Sunday, October 23, 2022

Chapter 5 (From hard determinism to Libertarianism)


1. Causal Determinism (every event has a cause that makes it happen + laws of nature) and 
Hard determinism the doctrine that there are no free actions. Hard determinism assumes that if CD is true than there are no free actions becasue as our bodies are made up of matter, we must be subject to the same lwas of causation. 

If HD is true, then there is no human responsibility: i.e., if we are not free, we cannot be responsible for our actions (since one is responsible if and only if one can make choices). 


What's good here? Determinism seems a good explanation for the physics of the macro universe. And it's the consensus in the physicalist disciplines: psychiatry, neurophysiology, etc.  

However, the idea that there's no free will presents challenges to other disciplines, like ethics (which conceives a free subject, which is responsible for their actions) and jurisprudence. 

2. Compatibilism is the belief that free will and determinism are not mutually exclusive.
Soft determinism: Determined actions can nevertheless be free. 

Traditional Compatibilism (Free actions have to be 1. caused by one's will and 2. not externally constrained). 

Here's the reasoning:

Principle of alternative possibilities:  one can be held responsible for doing something only if one could have done otherwise. "Could have done otherwise" means "if you had chosen otherwise, then you would have done otherwise." 

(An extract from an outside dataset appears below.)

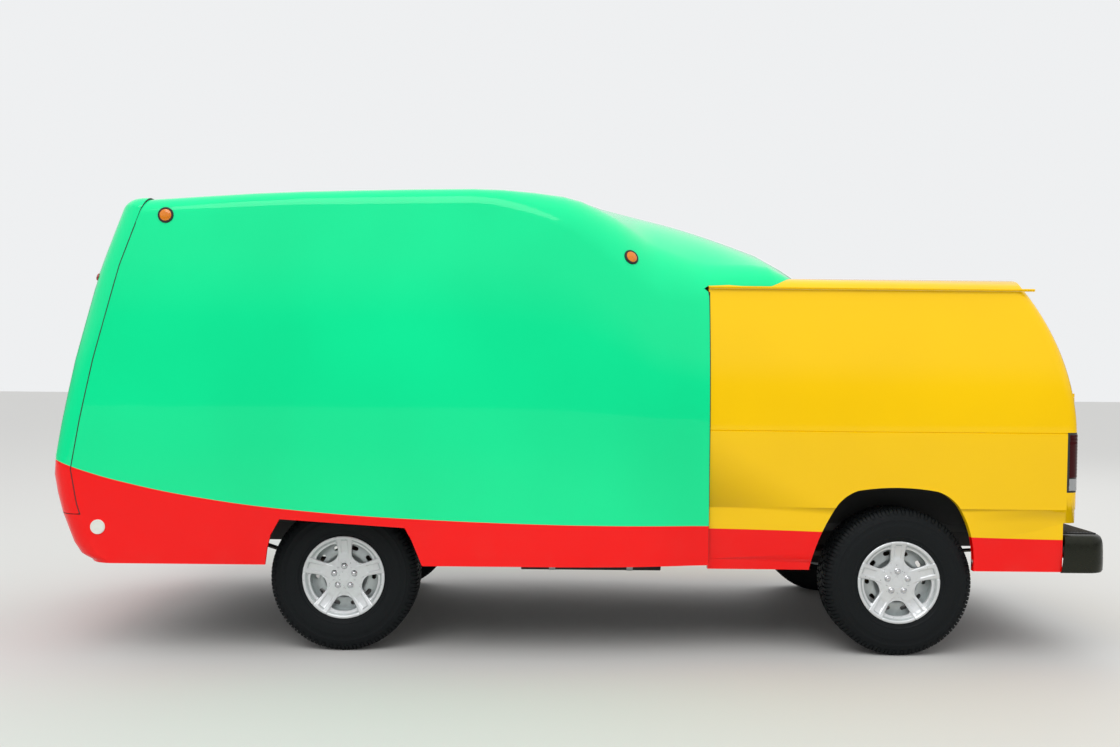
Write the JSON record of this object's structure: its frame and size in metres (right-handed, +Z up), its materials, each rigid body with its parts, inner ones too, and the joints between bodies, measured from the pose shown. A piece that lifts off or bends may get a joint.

Think of our "fork example" of a student being late for class. He chooses ( A) "having coffee with lots of traffic," instead of (B) "not having coffee and no traffic." For Traditional Compatibilism, the student is responsible for being late since "if he had chosen (B) instead of (A), he would have been on time for class. 

Counterexample: "Taylor's Ingenious Physiologist. In class we discussed how TV can "plant" desires. So in a way is a kind of ingenious physiologist.

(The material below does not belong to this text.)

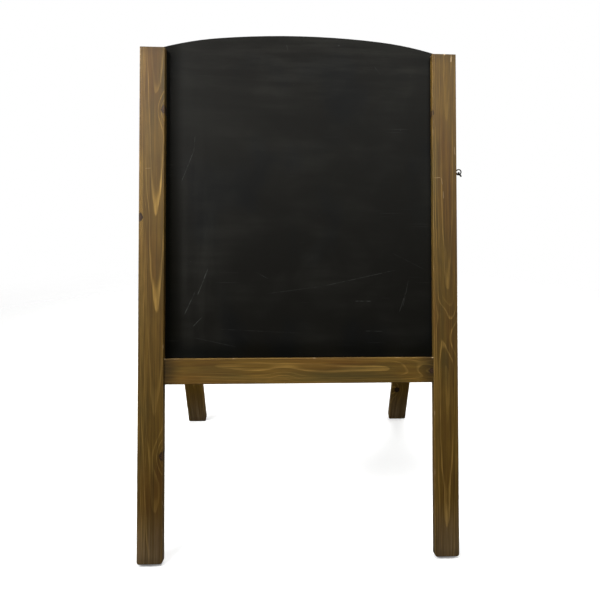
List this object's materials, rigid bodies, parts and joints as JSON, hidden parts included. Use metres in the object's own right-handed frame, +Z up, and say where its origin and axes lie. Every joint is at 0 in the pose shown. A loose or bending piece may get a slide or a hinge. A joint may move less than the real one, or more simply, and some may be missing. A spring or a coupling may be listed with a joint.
{
  "type": "folding chalkboard easel",
  "caption": "Folding A-frame chalkboard easel for children: pine posts, an arched black board in a rebate, a plain rear frame, butt hinges at the top and a cabin hook that holds it open.",
  "frame": {"origin": "on the floor, midway between the side faces and midway between the two frames", "axes": "+X to the right for someone facing the board, +Y to the back, +Z up"},
  "size_m": [0.6127, 0.6046, 0.9514],
  "materials": {
    "stained_pine": "satin, dark oak stain over knotty pine",
    "chalkboard": "matte chalkboard paint on hardboard",
    "beech": "bare",
    "zinc_steel": "zinc plated",
    "bronzed_steel": "bronzed, dark"
  },
  "bodies": {
    "front_frame": {"front_post_left": "stained_pine", "front_post_right": "stained_pine", "front_rail": "stained_pine", "front_board": "chalkboard", "board_screws": "zinc_steel", "front_dowels": "beech", "hinge_left_front_leaf": "zinc_steel", "hinge_right_front_leaf": "zinc_steel", "hinge_left_pin": "zinc_steel", "hinge_right_pin": "zinc_steel", "hinge_front_screws": "zinc_steel", "stay_front_eye": "bronzed_steel"},
    "rear_frame": {"rear_leg_left": "stained_pine", "rear_leg_right": "stained_pine", "rear_top_rail": "stained_pine", "rear_lower_rail": "stained_pine", "rear_dowels": "beech", "hinge_left_rear_leaf": "zinc_steel", "hinge_right_rear_leaf": "zinc_steel", "hinge_rear_screws": "zinc_steel", "stay_rear_eye": "bronzed_steel"},
    "stay_hook": {"stay_hook": "zinc_steel"}
  },
  "joints": [
    {"name": "fold", "type": "hinge", "parent": "front_frame", "child": "rear_frame", "pos_m": [0, 0, 0.92053], "axis": [-1, 0, 0], "range_deg": [0, 34]},
    {"name": "hook_swing", "type": "hinge", "parent": "front_frame", "child": "stay_hook", "pos_m": [0.30897, -0.07878, 0.6998], "axis": [1, 0, 0], "range_deg": [0, 62]}
  ],
  "couplings": [
    {"joint": "hook_swing", "follows": "fold", "ratio": 1.8}
  ]
}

The advantage of Traditional Compatibilism is that it acknowledges some determinism while making room for free will. It seems plausible that external constraints play a definite role in our lives and restrict our willing from the inside, and therefore our responsibility. 

3. Hierarchical Compatibilism: There are First and Second Order Desires and Second Order Volitions. Remember: A first-order desire is directed (outside) to an object or state of affairs, a second-order desire is a desire about a desire. A second-order volition is a second-order desire on which one decisively acts. 


Harry Frankfurt's three-drug addicts: Let's call a first-order desire: FOD, a second-order desire: SOD, a second-order volition: SOV. So we get the following:  

Wanton addict: FOD, not SOD, not SOV, not free. 
Happy Addict: FOD, SOD, SOV, free.
Unwilling Addict: FOD, SOD (only this desire is against his taking the drug), SOV, but now he cannot act on these SOV, so he's not free). Remember, to be free one has to either formulate a SOV or be able to act on it. 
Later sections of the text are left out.